Beyond the routine efforts put forth in preventative, maintenance, checks and services of 4th Infantry Division, tenant units, Soldiers, Airmen and Fort Carson garrison DPW technicians, the Black Start Exercise immediately identified dependability and discrepancies of new and established electrical grid components, downstream power storage systems and large static and mobile backup generator systems.

Substation stability, power to facilities, barracks, and family housing units were closely monitored to ensure they were back online quickly.

The BSE exercise challenged the Fort Carson community to prepare on multiple fronts. Supporting the power outage exercise, the Fort Carson Garrison Public Affairs Office created an electronic and print communication strategy and disseminated public service announcements on social media, featuring subject matter experts from vital departments and delivering preparedness information with the legacy method of creating flyers that were placed on the front doors of occupied housing units by Soldiers and Balfour Beatty staff to inform occupants how to prepare for a real-world power outage.

“Just the preparation process for the Black Star Exercise really got the tenant units, Soldiers and their Families thinking about what they would do and that’s half the battle,” said Brown.

While most non-critical facilities were back on within minutes and hours, there were a few troublesome circuits that required additional attention. Power was fully restored to the Mountain post at approximately 11:55 p.m.

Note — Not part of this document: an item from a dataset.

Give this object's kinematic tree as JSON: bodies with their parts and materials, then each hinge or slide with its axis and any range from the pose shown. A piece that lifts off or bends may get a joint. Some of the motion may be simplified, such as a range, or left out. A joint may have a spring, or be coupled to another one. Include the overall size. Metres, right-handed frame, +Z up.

Preparedness was the key factor for Fort Carson during the Black Start Exercise, and the current buzz around post is that the installation and community continued the mission and the nation’s business with minimal complications and complaints.

The Fort Carson Garrison command group and planning team anticipate positive marks for successfully managing this critical exercise, upping the standard for the best hometown in the Army.